____ Dataset content

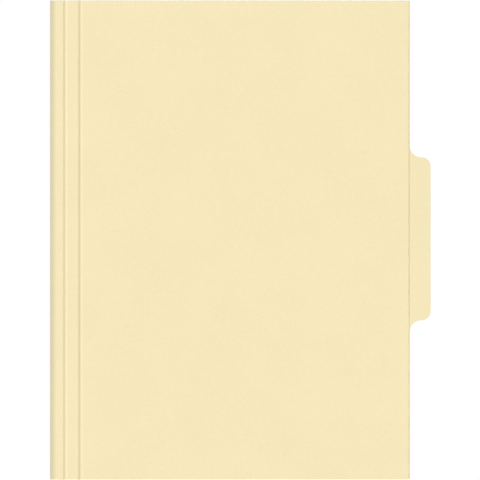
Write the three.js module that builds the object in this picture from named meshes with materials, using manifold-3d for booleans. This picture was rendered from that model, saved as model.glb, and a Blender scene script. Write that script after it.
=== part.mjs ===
// Letter-size manila file folder, lying closed on its back panel.
//
// The whole folder is one die-cut sheet of card: a back panel with an index tab, a main fold at the left
// and a front flap that carries two pressed score lines for a squared-off bottom. Each stretch of the sheet
// between two bends is a mesh of its own, and so is each bend.
//
// Millimetres, +Z up. X runs from the fold to the tab, Y along the fold. The origin is under the middle of
// the folder, on the plane that the back panel lies on.

import * as THREE from 'three';
import { mergeVertices } from 'three/addons/utils/BufferGeometryUtils.js';
import Module from 'manifold-3d';

// Driving dimensions

const cardThickness = 0.28;
const folderHeight = 298.45;
const coverDepth = 223.3;
const backMargin = 0.8;

const tabReach = 13.1;
const tabWidth = 101.6;
const tabOffset = 0.75;
const tabShoulderRadius = 6.4;
const tabCornerRadius = 5.6;

const firstScoreDepth = 9.43;
const secondScoreDepth = 18.83;
const scoreWidth = 3;
const scoreRelief = 0.3;

const foldGap = 1.4;
const edgeGap = 0.4;
const foldRamp = 3.6;
const foldRampPower = 3;
const creaseReach = 1;

const manilaColor = 0xf6e9bd;
const creasedColor = 0xf1e3b6;
const cardRoughness = 0.85;

// Steps along each curved stretch of the section, and on the tab's arcs

const rampSteps = 10;
const scoreSteps = 14;
const noseSteps = 8;
const arcSteps = 24;

// The fold: both flaps leave the crease line, level with the middle of the stack, and part as they go

const halfCard = cardThickness / 2;
const folderDepth = coverDepth + backMargin + tabReach;
const creaseX = -folderDepth / 2 + halfCard;
const creaseZ = cardThickness + foldGap / 2;
const rampRise = foldGap / 2 + halfCard;
const coverRun = coverDepth - halfCard;
const coverDroop = (foldGap - edgeGap) / (coverRun - foldRamp);

const firstScore = firstScoreDepth - halfCard;
const secondScore = secondScoreDepth - halfCard;
const halfScore = scoreWidth / 2;

// A flap's curl near the crease, as its height over the crease line at a run from it. The power sets how
// long the flap keeps its starting slope before it levels off.
function rampHeight(run) {
  const share = Math.min(run / foldRamp, 1);
  const power = foldRampPower;
  return rampRise * (share - share ** power / power) * (power / (power - 1));
}

function scoreHeight(run, centre) {
  const share = Math.abs(run - centre) / halfScore;
  return share < 1 ? scoreRelief * Math.cos((share * Math.PI) / 2) ** 2 : 0;
}

// Middle of the card's thickness, at a run from the crease line

function lowerMiddle(run) {
  return new THREE.Vector2(creaseX + run, creaseZ - rampHeight(run));
}

function upperMiddle(run) {
  const droop = Math.max(run - foldRamp, 0) * coverDroop;
  const scores = scoreHeight(run, firstScore) + scoreHeight(run, secondScore);
  return new THREE.Vector2(creaseX + run, creaseZ + rampHeight(run) - droop + scores);
}

// Runs from one value to another in equal steps, both ends included
function stepsBetween(from, to, count) {
  return Array.from({ length: count + 1 }, (_, i) => (i === count ? to : from + ((to - from) * i) / count));
}

// The card's two faces along a stretch: each point of the middle line, moved half a thickness along its
// normal. side is +1 for the face above the line and -1 for the one below.
function cardFace(middle, runs, side) {
  const probe = 1e-4;
  return runs.map((run) => {
    const along = middle(run + probe).sub(middle(run - probe)).normalize();
    const normal = new THREE.Vector2(-along.y, along.x);
    return middle(run).addScaledVector(normal, side * halfCard);
  });
}

function cardSection(middle, runs) {
  return [...cardFace(middle, runs, -1), ...cardFace(middle, runs, 1).reverse()];
}

// Sweeps a closed section in the X-Z plane along the whole fold
function sweepAlongFold(section) {
  const geometry = new THREE.ExtrudeGeometry(new THREE.Shape(section), {
    depth: folderHeight,
    bevelEnabled: false,
  });
  geometry.rotateX(Math.PI / 2);
  geometry.translate(0, folderHeight / 2, 0);
  return geometry;
}

function cardMesh(name, geometry, color = manilaColor) {
  const material = new THREE.MeshStandardMaterial({ color, roughness: cardRoughness, metalness: 0 });
  const mesh = new THREE.Mesh(geometry, material);
  mesh.name = name;
  return mesh;
}

// Closed solids for the one cut that the sheet needs

const wasm = await Module();
wasm.setup();

function toSolid(geometry) {
  const bare = geometry.clone();
  bare.deleteAttribute('normal');
  bare.deleteAttribute('uv');
  const welded = mergeVertices(bare, 1e-4);
  return new wasm.Manifold(new wasm.Mesh({
    numProp: 3,
    vertProperties: new Float32Array(welded.attributes.position.array),
    triVerts: new Uint32Array(welded.index.array),
  }));
}

function toGeometry(solid) {
  const mesh = solid.getMesh();
  const geometry = new THREE.BufferGeometry();
  geometry.setAttribute('position', new THREE.BufferAttribute(mesh.vertProperties, 3));
  geometry.setIndex(new THREE.BufferAttribute(mesh.triVerts, 1));
  geometry.computeVertexNormals();
  return geometry;
}

// The main fold: both flaps' first stretch, joined round the crease line by a nose of the card's thickness

function foldCrease() {
  const runs = [0, creaseReach];
  const lowerInner = cardFace(lowerMiddle, runs, 1);
  const lowerOuter = cardFace(lowerMiddle, runs, -1);
  const upperInner = cardFace(upperMiddle, runs, -1);
  const upperOuter = cardFace(upperMiddle, runs, 1);
  const start = Math.atan2(upperOuter[0].y - creaseZ, upperOuter[0].x - creaseX);
  const nose = stepsBetween(start, 2 * Math.PI - start, noseSteps).map(
    (angle) => new THREE.Vector2(creaseX + halfCard * Math.cos(angle), creaseZ + halfCard * Math.sin(angle)),
  );
  // Where the two inner faces meet, just inside the crease line
  const slope = (upperInner[1].y - upperInner[0].y) / (upperInner[1].x - upperInner[0].x);
  const notch = new THREE.Vector2(upperInner[0].x + (creaseZ - upperInner[0].y) / slope, creaseZ);
  const section = [notch, lowerInner[1], lowerOuter[1], ...nose.reverse(), upperOuter[1], upperInner[1]];
  return cardMesh('fold_crease', sweepAlongFold(section.reverse()), creasedColor);
}

// The die line round the back panel, from the lower end of its straight edge to the upper one.
// Concave shoulders run out of the panel's straight edge, and round corners lead into the tab's tip.
function tracePanelWithTab() {
  const straightX = creaseX + coverRun + backMargin;
  const tipX = straightX + tabReach;
  const tabTop = tabOffset + tabWidth / 2;
  const tabBottom = tabOffset - tabWidth / 2;
  const dieOverrun = 5;
  const top = folderHeight / 2 + dieOverrun;
  const left = creaseX - dieOverrun;
  const outline = new THREE.Path();
  outline.moveTo(left, -top);
  outline.lineTo(straightX, -top);
  outline.lineTo(straightX, tabBottom - tabShoulderRadius);
  outline.absarc(straightX + tabShoulderRadius, tabBottom - tabShoulderRadius, tabShoulderRadius,
    Math.PI, Math.PI / 2, true);
  outline.absarc(tipX - tabCornerRadius, tabBottom + tabCornerRadius, tabCornerRadius, -Math.PI / 2, 0, false);
  outline.absarc(tipX - tabCornerRadius, tabTop - tabCornerRadius, tabCornerRadius, 0, Math.PI / 2, false);
  outline.absarc(straightX + tabShoulderRadius, tabTop + tabShoulderRadius, tabShoulderRadius,
    -Math.PI / 2, -Math.PI, true);
  outline.lineTo(straightX, top);
  outline.lineTo(left, top);
  return outline.getPoints(arcSteps);
}

// The back panel: the sheet's section swept along the fold, then cut to the die's outline

function backPanel() {
  const lip = stepsBetween(creaseReach, foldRamp, rampSteps);
  const sheet = sweepAlongFold(cardSection(lowerMiddle, [...lip, folderDepth - halfCard]));
  const dieDepth = 4 * creaseZ;
  const die = new THREE.ExtrudeGeometry(new THREE.Shape(tracePanelWithTab()), {
    depth: dieDepth,
    bevelEnabled: false,
  });
  die.translate(0, 0, -dieDepth / 2);
  return cardMesh('back_panel', toGeometry(toSolid(sheet).intersect(toSolid(die))));
}

// The front flap, from the crease to its free edge

function scoreRuns(centre) {
  return stepsBetween(centre - halfScore, centre + halfScore, scoreSteps);
}

function innerSpineStrip() {
  const runs = [...stepsBetween(creaseReach, foldRamp, rampSteps), firstScore - halfScore];
  return cardMesh('inner_spine_strip', sweepAlongFold(cardSection(upperMiddle, runs)));
}

function scoreLine(name, centre) {
  return cardMesh(name, sweepAlongFold(cardSection(upperMiddle, scoreRuns(centre))), creasedColor);
}

function outerSpineStrip() {
  const runs = [firstScore + halfScore, secondScore - halfScore];
  return cardMesh('outer_spine_strip', sweepAlongFold(cardSection(upperMiddle, runs)));
}

function frontPanel() {
  const runs = [secondScore + halfScore, coverRun];
  return cardMesh('front_panel', sweepAlongFold(cardSection(upperMiddle, runs)));
}

const folder = new THREE.Group();
folder.name = 'file_folder';
folder.add(
  backPanel(),
  foldCrease(),
  innerSpineStrip(),
  scoreLine('first_score', firstScore),
  outerSpineStrip(),
  scoreLine('second_score', secondScore),
  frontPanel(),
);

export default folder;
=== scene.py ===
import math
from collections import Counter

import bpy
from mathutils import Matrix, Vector
from mathutils.geometry import delaunay_2d_cdt


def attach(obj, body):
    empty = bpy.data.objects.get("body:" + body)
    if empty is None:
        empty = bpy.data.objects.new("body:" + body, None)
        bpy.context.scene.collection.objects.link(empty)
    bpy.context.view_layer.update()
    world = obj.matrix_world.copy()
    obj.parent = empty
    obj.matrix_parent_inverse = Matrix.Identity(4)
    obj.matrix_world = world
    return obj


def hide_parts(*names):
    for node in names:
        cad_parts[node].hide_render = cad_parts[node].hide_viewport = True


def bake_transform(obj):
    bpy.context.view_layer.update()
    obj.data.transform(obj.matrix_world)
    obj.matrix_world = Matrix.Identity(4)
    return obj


# A letter-size manila file folder, closed: one die-cut sheet of card in seven pieces. Each stands in the place
# of one of the solids, and meets its neighbours on the same faces.

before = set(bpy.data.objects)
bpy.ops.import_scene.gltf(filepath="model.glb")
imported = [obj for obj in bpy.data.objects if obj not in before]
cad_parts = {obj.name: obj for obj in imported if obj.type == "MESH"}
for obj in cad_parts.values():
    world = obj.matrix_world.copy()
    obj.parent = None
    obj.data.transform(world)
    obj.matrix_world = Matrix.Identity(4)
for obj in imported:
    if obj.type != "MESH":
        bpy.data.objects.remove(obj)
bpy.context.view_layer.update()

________

§ **Instructions for the task**
Return only the lines from the beginning of the material up to and including the line with "const arcSteps = 24;", exactly as written.

§ **In response**
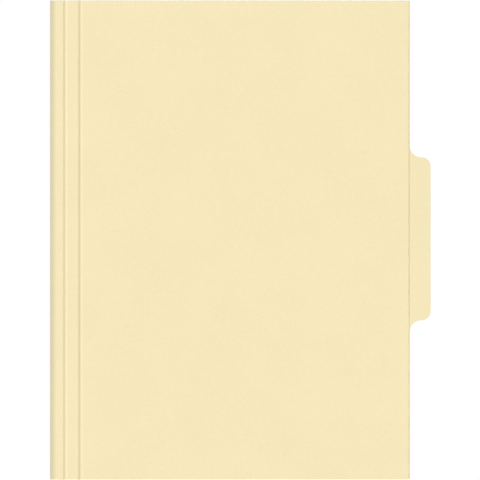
Write the three.js module that builds the object in this picture from named meshes with materials, using manifold-3d for booleans. This picture was rendered from that model, saved as model.glb, and a Blender scene script. Write that script after it.
=== part.mjs ===
// Letter-size manila file folder, lying closed on its back panel.
//
// The whole folder is one die-cut sheet of card: a back panel with an index tab, a main fold at the left
// and a front flap that carries two pressed score lines for a squared-off bottom. Each stretch of the sheet
// between two bends is a mesh of its own, and so is each bend.
//
// Millimetres, +Z up. X runs from the fold to the tab, Y along the fold. The origin is under the middle of
// the folder, on the plane that the back panel lies on.

import * as THREE from 'three';
import { mergeVertices } from 'three/addons/utils/BufferGeometryUtils.js';
import Module from 'manifold-3d';

// Driving dimensions

const cardThickness = 0.28;
const folderHeight = 298.45;
const coverDepth = 223.3;
const backMargin = 0.8;

const tabReach = 13.1;
const tabWidth = 101.6;
const tabOffset = 0.75;
const tabShoulderRadius = 6.4;
const tabCornerRadius = 5.6;

const firstScoreDepth = 9.43;
const secondScoreDepth = 18.83;
const scoreWidth = 3;
const scoreRelief = 0.3;

const foldGap = 1.4;
const edgeGap = 0.4;
const foldRamp = 3.6;
const foldRampPower = 3;
const creaseReach = 1;

const manilaColor = 0xf6e9bd;
const creasedColor = 0xf1e3b6;
const cardRoughness = 0.85;

// Steps along each curved stretch of the section, and on the tab's arcs

const rampSteps = 10;
const scoreSteps = 14;
const noseSteps = 8;
const arcSteps = 24;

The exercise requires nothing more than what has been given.